--- Stated task ---
Below this line is a set of entries; quote exactly the lines from the line that contains "Turn this picture" to the line that contains "LID_TURN = -13.5", both lines included.

Material provided start

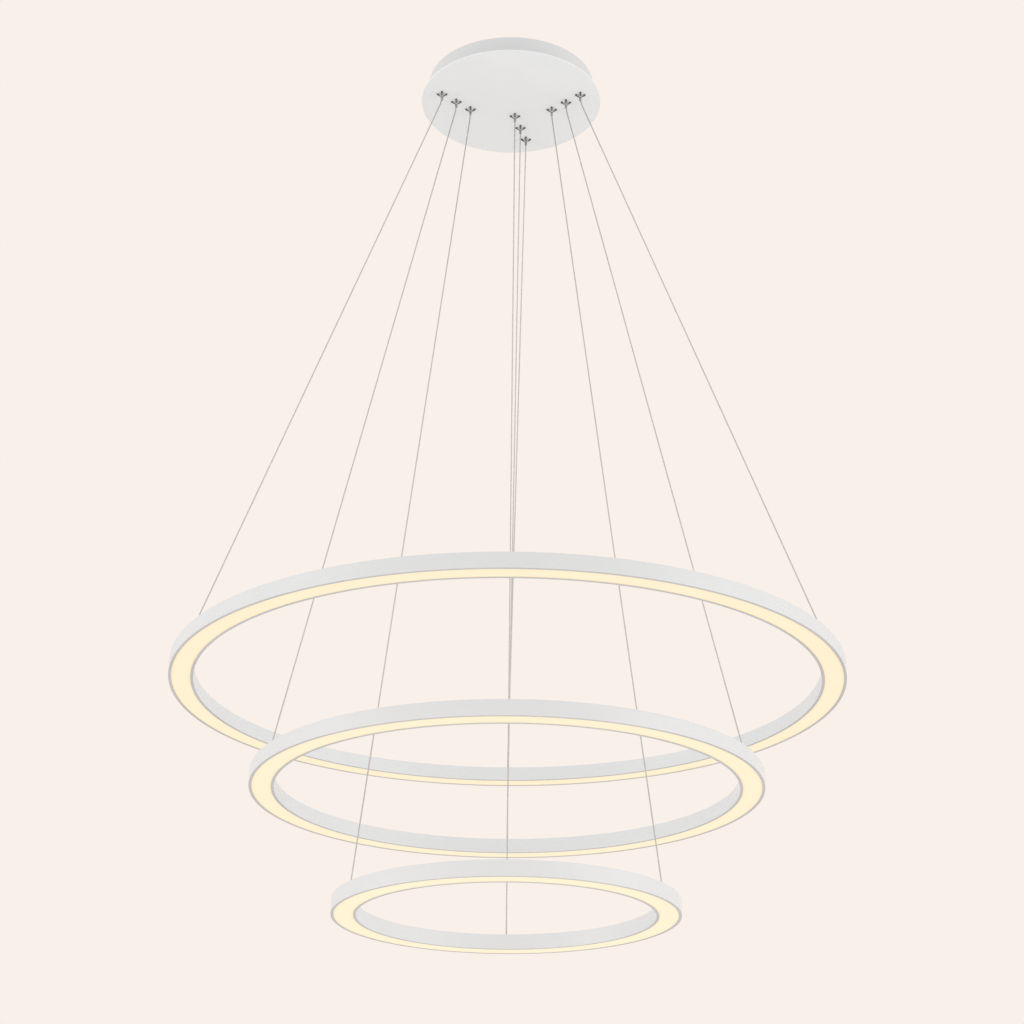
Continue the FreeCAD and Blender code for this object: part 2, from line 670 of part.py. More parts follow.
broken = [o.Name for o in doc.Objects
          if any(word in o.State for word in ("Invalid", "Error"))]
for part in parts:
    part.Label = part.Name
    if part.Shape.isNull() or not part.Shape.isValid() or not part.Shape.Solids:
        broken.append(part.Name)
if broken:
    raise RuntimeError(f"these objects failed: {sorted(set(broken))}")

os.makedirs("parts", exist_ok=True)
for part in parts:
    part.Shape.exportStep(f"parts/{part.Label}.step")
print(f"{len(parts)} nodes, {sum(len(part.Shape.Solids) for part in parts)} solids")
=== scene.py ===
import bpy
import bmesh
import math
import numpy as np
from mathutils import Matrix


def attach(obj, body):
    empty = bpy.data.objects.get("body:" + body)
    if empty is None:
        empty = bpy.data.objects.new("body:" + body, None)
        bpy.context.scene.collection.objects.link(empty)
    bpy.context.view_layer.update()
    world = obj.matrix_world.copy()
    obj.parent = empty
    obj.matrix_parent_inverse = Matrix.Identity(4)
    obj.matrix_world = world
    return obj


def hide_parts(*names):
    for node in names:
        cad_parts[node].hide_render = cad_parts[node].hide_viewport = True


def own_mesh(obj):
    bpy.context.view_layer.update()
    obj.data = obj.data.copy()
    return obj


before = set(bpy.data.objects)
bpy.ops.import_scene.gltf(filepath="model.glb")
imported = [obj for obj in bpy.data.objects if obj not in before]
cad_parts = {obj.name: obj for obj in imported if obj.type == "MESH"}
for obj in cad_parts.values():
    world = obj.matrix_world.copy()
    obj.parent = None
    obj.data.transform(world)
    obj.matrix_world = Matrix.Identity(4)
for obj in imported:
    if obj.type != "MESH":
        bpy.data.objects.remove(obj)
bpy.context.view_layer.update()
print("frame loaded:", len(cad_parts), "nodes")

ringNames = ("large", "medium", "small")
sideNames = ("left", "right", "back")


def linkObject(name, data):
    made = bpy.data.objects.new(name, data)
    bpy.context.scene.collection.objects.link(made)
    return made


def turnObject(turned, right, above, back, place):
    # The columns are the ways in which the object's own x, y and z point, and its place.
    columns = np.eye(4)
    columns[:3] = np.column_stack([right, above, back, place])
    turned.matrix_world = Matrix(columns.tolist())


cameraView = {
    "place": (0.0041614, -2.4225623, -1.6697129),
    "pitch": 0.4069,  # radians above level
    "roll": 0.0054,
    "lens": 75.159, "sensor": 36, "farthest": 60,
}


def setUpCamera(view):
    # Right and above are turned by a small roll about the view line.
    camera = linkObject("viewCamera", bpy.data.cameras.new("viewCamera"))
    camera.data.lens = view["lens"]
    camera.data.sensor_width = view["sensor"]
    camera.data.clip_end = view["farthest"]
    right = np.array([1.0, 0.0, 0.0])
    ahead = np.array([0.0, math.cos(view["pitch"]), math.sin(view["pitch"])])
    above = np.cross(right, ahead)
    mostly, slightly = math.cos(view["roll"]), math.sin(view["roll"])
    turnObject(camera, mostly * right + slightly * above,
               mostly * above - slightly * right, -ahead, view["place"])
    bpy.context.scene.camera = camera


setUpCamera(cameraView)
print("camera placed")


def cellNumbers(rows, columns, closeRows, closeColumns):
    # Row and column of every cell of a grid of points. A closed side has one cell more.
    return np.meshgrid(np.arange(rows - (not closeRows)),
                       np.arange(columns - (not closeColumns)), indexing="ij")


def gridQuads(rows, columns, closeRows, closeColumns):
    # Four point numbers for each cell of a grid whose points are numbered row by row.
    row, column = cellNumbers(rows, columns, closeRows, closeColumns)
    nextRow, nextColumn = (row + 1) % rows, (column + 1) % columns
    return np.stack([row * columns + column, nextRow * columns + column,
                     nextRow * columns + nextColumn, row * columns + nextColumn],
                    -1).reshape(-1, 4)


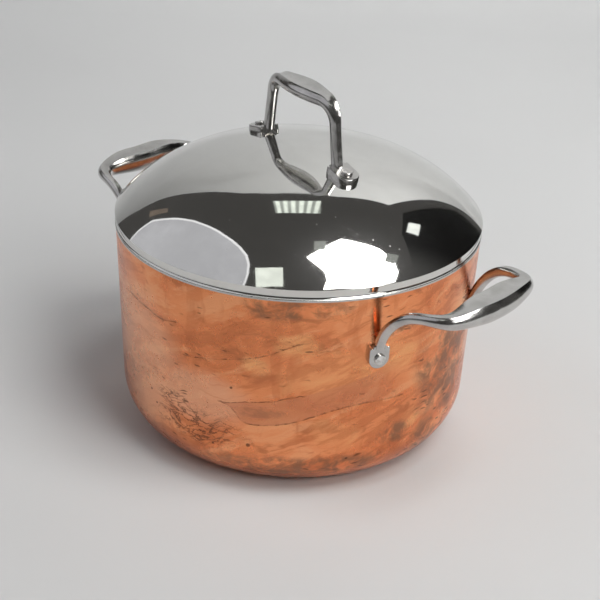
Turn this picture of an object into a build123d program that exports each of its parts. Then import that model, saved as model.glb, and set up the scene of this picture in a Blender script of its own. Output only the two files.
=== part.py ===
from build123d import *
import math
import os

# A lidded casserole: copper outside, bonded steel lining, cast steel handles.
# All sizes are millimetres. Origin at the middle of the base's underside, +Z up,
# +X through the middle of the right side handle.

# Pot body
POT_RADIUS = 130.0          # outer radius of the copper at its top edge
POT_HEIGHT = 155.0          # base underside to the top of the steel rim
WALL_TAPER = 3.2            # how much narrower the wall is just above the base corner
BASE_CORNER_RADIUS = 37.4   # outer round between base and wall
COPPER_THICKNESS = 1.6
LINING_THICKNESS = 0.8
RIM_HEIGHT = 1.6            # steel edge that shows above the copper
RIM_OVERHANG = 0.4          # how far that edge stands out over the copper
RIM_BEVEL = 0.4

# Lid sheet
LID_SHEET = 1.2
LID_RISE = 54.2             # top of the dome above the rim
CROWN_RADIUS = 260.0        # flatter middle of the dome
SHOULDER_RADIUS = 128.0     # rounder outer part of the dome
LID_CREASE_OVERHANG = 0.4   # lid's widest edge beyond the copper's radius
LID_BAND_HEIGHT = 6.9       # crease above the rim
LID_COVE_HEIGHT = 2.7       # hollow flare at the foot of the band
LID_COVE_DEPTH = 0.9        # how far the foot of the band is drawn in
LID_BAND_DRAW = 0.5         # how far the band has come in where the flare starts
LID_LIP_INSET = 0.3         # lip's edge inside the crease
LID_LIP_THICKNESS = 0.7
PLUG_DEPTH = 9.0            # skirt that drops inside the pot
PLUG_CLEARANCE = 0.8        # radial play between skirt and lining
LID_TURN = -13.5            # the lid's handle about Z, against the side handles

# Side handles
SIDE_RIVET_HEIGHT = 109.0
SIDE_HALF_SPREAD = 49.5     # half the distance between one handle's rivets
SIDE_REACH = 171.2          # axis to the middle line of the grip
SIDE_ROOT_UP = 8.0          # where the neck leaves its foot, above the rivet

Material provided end

--- Result for this task ---
Turn this picture of an object into a build123d program that exports each of its parts. Then import that model, saved as model.glb, and set up the scene of this picture in a Blender script of its own. Output only the two files.
=== part.py ===
from build123d import *
import math
import os

# A lidded casserole: copper outside, bonded steel lining, cast steel handles.
# All sizes are millimetres. Origin at the middle of the base's underside, +Z up,
# +X through the middle of the right side handle.

# Pot body
POT_RADIUS = 130.0          # outer radius of the copper at its top edge
POT_HEIGHT = 155.0          # base underside to the top of the steel rim
WALL_TAPER = 3.2            # how much narrower the wall is just above the base corner
BASE_CORNER_RADIUS = 37.4   # outer round between base and wall
COPPER_THICKNESS = 1.6
LINING_THICKNESS = 0.8
RIM_HEIGHT = 1.6            # steel edge that shows above the copper
RIM_OVERHANG = 0.4          # how far that edge stands out over the copper
RIM_BEVEL = 0.4

# Lid sheet
LID_SHEET = 1.2
LID_RISE = 54.2             # top of the dome above the rim
CROWN_RADIUS = 260.0        # flatter middle of the dome
SHOULDER_RADIUS = 128.0     # rounder outer part of the dome
LID_CREASE_OVERHANG = 0.4   # lid's widest edge beyond the copper's radius
LID_BAND_HEIGHT = 6.9       # crease above the rim
LID_COVE_HEIGHT = 2.7       # hollow flare at the foot of the band
LID_COVE_DEPTH = 0.9        # how far the foot of the band is drawn in
LID_BAND_DRAW = 0.5         # how far the band has come in where the flare starts
LID_LIP_INSET = 0.3         # lip's edge inside the crease
LID_LIP_THICKNESS = 0.7
PLUG_DEPTH = 9.0            # skirt that drops inside the pot
PLUG_CLEARANCE = 0.8        # radial play between skirt and lining
LID_TURN = -13.5            # the lid's handle about Z, against the side handles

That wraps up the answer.